The power to enter judgment under Order- 14, rule 1(a) of the High Court Rules is discretionary because if there is a good defence or good reason for the defendant to defend the action, no leave should be granted. This is fairly clear from the wording of the last sentence in Order 14, rule 1(a) of the High Court Rules. However, Order 14, rule 1(a) of the High Court Rules should not be invoked in all applications for the procedure is intended for proper cases only in that the procedure should not be used where there is clearly, a good defence on the merits to be raised. (See Dott v. Brown [1936] 1 All E.R. 543). As I have said, the facts deposed to in the affidavit filed on 15th August 2003 do disclose a good defence on the merits. I do not therefore have any reason to refuse leave to enter judgment against the Defendant for the sum of $45,000.00 with interest.
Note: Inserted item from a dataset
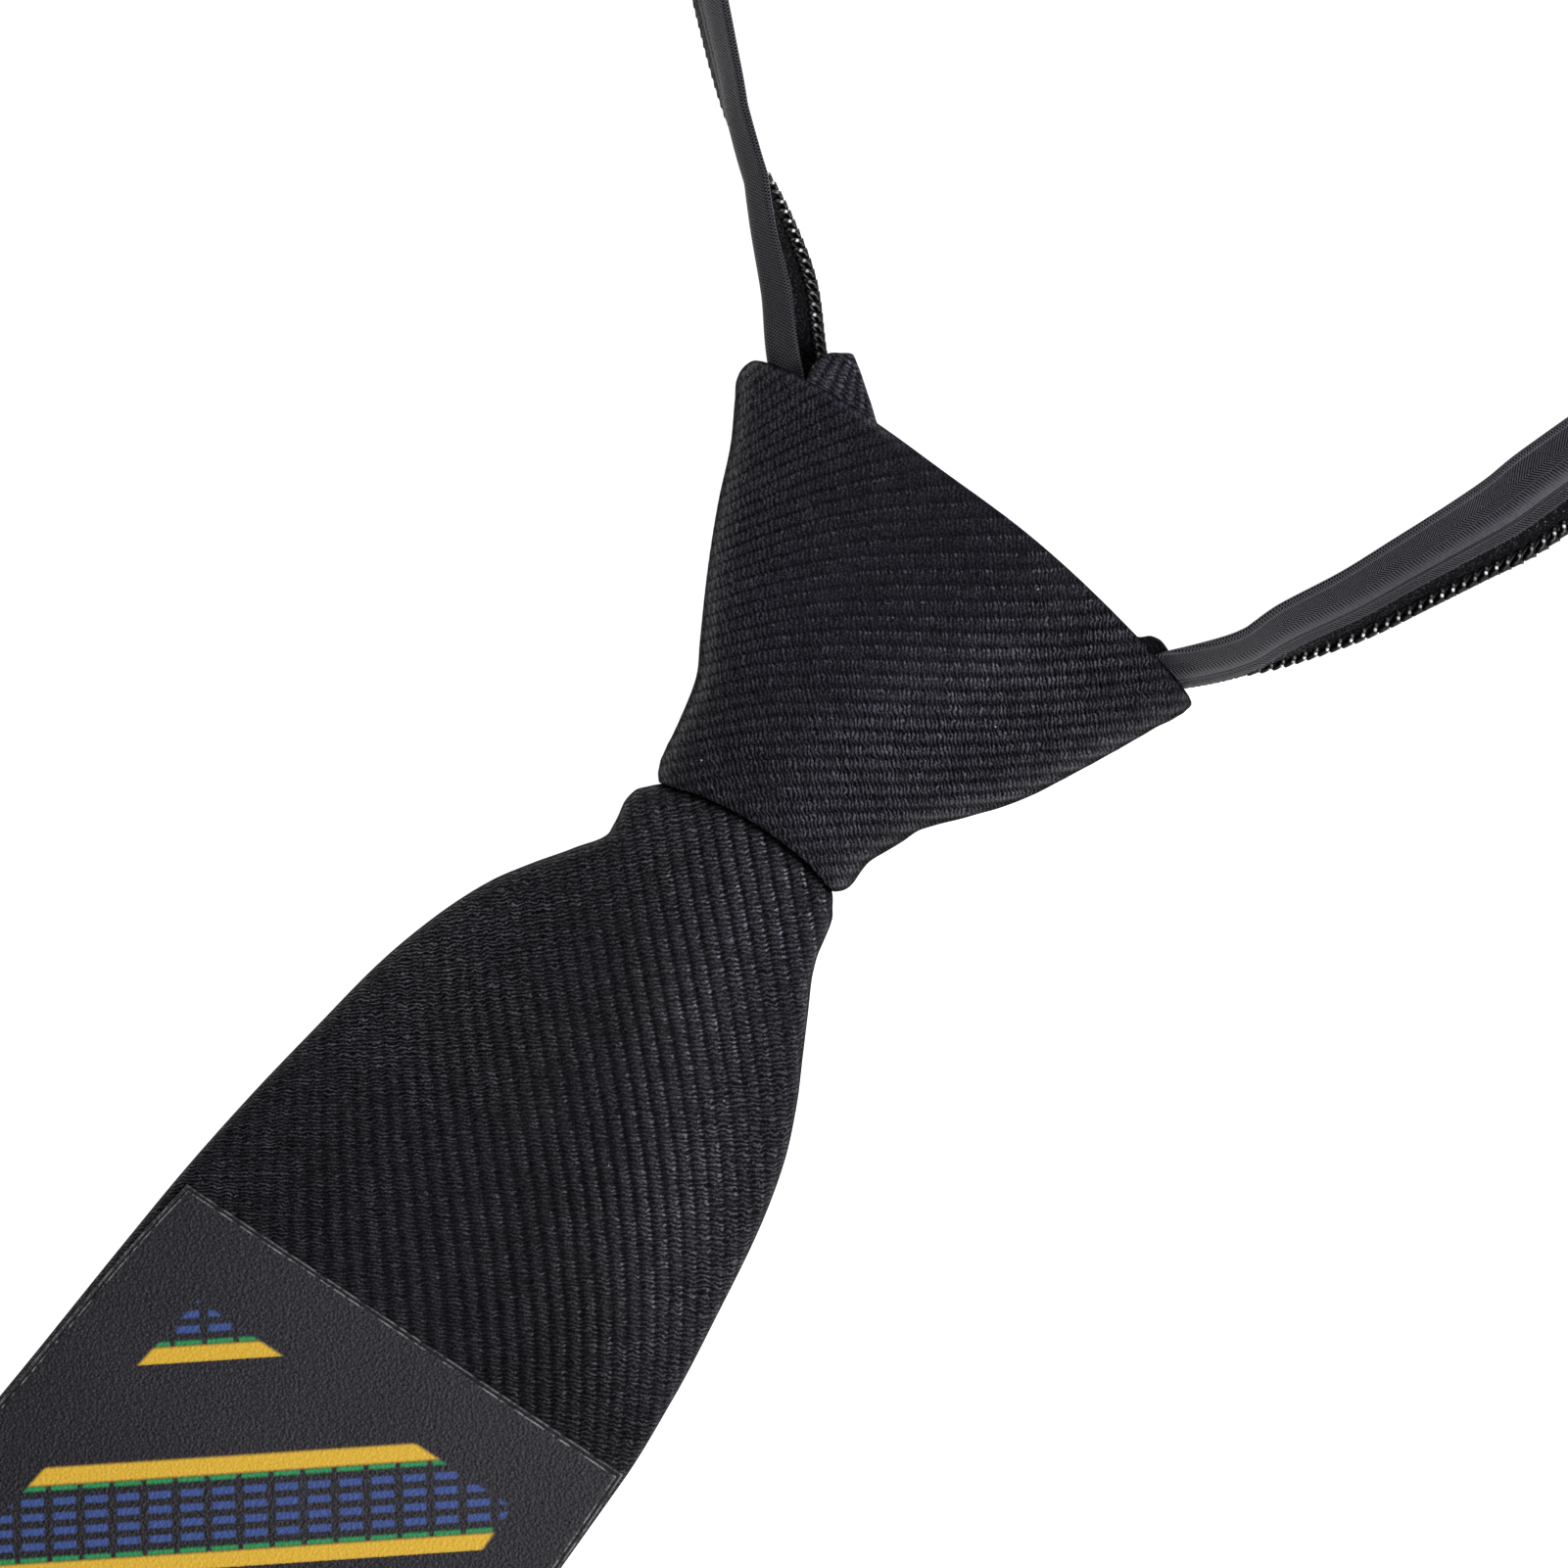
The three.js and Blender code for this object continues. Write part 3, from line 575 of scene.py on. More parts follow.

The Plaintiff's application is granted to that extent. I grant leave to enter judgment accordingly for the sum of $45,000.00. I will reserve costs until the end of the trial. The judgment may have to be entered in accordance with Form 6 in Appendix F as set out in the High Court Rules. This is not the case of seeking leave to enter judgment under Order 13, rule 11 or Order 29, rule 13 of the High Court Rules. This being the case, the Plaintiff will have to come back for an order for sale of the charged property and other ancillary orders under Order 54 of the High Court Rules. In this case, it may be wise to wait until the trial is concluded before an order for sale is made and other relevant orders as the case may be. The orders of this Court are -


1. Leave to defend the action is granted;


2. Leave is grated to enter judgment against the Defendant for the sum of $45,000.00 with interest.


3. The costs be reserved until the trial of action is concluded.